- [Problem description]:
Please copy all the lines that follow, word for word.

- [Information provided]:
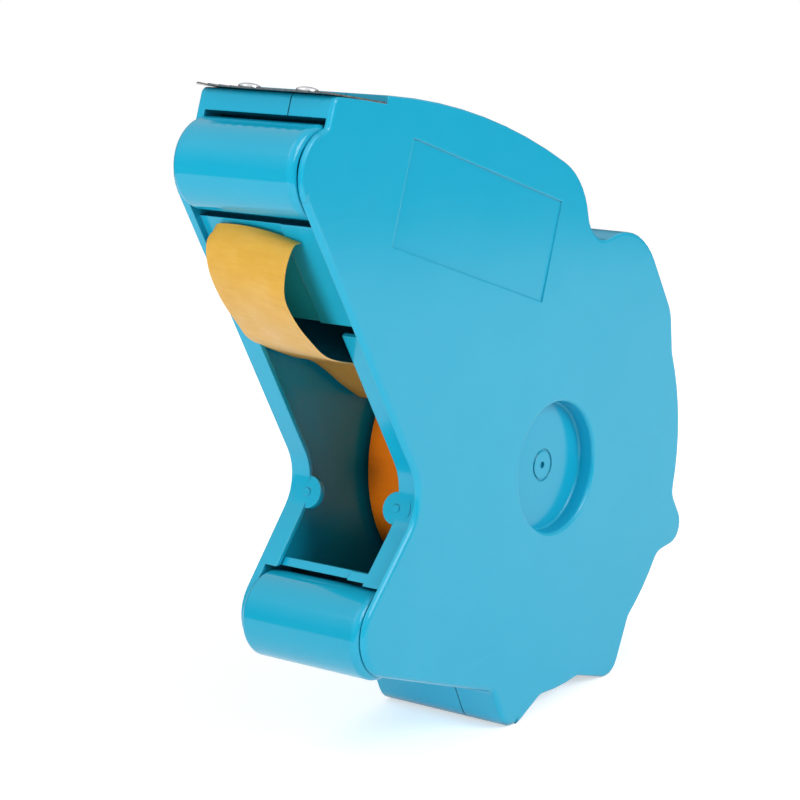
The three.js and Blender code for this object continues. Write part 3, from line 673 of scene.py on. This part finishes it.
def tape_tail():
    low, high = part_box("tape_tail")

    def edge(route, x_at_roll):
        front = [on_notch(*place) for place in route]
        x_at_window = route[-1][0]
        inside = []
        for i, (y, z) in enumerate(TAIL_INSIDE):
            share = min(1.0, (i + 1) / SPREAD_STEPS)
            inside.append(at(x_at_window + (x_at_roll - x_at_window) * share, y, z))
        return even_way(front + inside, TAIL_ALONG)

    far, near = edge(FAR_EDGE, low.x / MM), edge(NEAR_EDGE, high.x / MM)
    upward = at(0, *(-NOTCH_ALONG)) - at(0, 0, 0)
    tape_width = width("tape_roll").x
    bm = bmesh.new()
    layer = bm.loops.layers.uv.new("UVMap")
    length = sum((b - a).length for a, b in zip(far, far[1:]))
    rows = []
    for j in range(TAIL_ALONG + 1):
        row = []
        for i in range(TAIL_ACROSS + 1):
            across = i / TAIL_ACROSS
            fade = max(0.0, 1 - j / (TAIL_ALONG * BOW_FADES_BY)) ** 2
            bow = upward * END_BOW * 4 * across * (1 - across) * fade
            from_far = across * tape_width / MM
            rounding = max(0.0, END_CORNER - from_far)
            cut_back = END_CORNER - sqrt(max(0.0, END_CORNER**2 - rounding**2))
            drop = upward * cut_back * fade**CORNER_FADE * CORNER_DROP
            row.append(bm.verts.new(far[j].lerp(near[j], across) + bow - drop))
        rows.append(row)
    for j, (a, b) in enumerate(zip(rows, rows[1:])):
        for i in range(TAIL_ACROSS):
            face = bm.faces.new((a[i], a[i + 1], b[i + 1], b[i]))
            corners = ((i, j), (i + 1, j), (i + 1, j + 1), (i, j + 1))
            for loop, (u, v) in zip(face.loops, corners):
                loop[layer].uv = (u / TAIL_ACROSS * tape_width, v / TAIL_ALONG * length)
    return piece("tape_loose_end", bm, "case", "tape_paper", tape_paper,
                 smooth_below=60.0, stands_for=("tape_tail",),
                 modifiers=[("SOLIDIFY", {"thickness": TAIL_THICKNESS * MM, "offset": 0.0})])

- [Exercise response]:
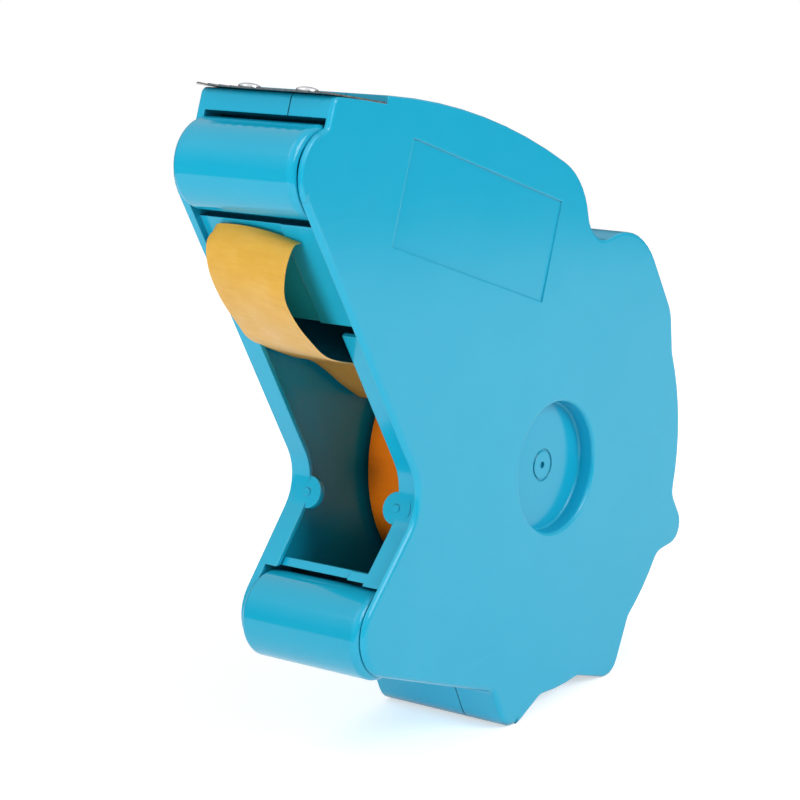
The three.js and Blender code for this object continues. Write part 3, from line 673 of scene.py on. This part finishes it.
def tape_tail():
    low, high = part_box("tape_tail")

    def edge(route, x_at_roll):
        front = [on_notch(*place) for place in route]
        x_at_window = route[-1][0]
        inside = []
        for i, (y, z) in enumerate(TAIL_INSIDE):
            share = min(1.0, (i + 1) / SPREAD_STEPS)
            inside.append(at(x_at_window + (x_at_roll - x_at_window) * share, y, z))
        return even_way(front + inside, TAIL_ALONG)

    far, near = edge(FAR_EDGE, low.x / MM), edge(NEAR_EDGE, high.x / MM)
    upward = at(0, *(-NOTCH_ALONG)) - at(0, 0, 0)
    tape_width = width("tape_roll").x
    bm = bmesh.new()
    layer = bm.loops.layers.uv.new("UVMap")
    length = sum((b - a).length for a, b in zip(far, far[1:]))
    rows = []
    for j in range(TAIL_ALONG + 1):
        row = []
        for i in range(TAIL_ACROSS + 1):
            across = i / TAIL_ACROSS
            fade = max(0.0, 1 - j / (TAIL_ALONG * BOW_FADES_BY)) ** 2
            bow = upward * END_BOW * 4 * across * (1 - across) * fade
            from_far = across * tape_width / MM
            rounding = max(0.0, END_CORNER - from_far)
            cut_back = END_CORNER - sqrt(max(0.0, END_CORNER**2 - rounding**2))
            drop = upward * cut_back * fade**CORNER_FADE * CORNER_DROP
            row.append(bm.verts.new(far[j].lerp(near[j], across) + bow - drop))
        rows.append(row)
    for j, (a, b) in enumerate(zip(rows, rows[1:])):
        for i in range(TAIL_ACROSS):
            face = bm.faces.new((a[i], a[i + 1], b[i + 1], b[i]))
            corners = ((i, j), (i + 1, j), (i + 1, j + 1), (i, j + 1))
            for loop, (u, v) in zip(face.loops, corners):
                loop[layer].uv = (u / TAIL_ACROSS * tape_width, v / TAIL_ALONG * length)
    return piece("tape_loose_end", bm, "case", "tape_paper", tape_paper,
                 smooth_below=60.0, stands_for=("tape_tail",),
                 modifiers=[("SOLIDIFY", {"thickness": TAIL_THICKNESS * MM, "offset": 0.0})])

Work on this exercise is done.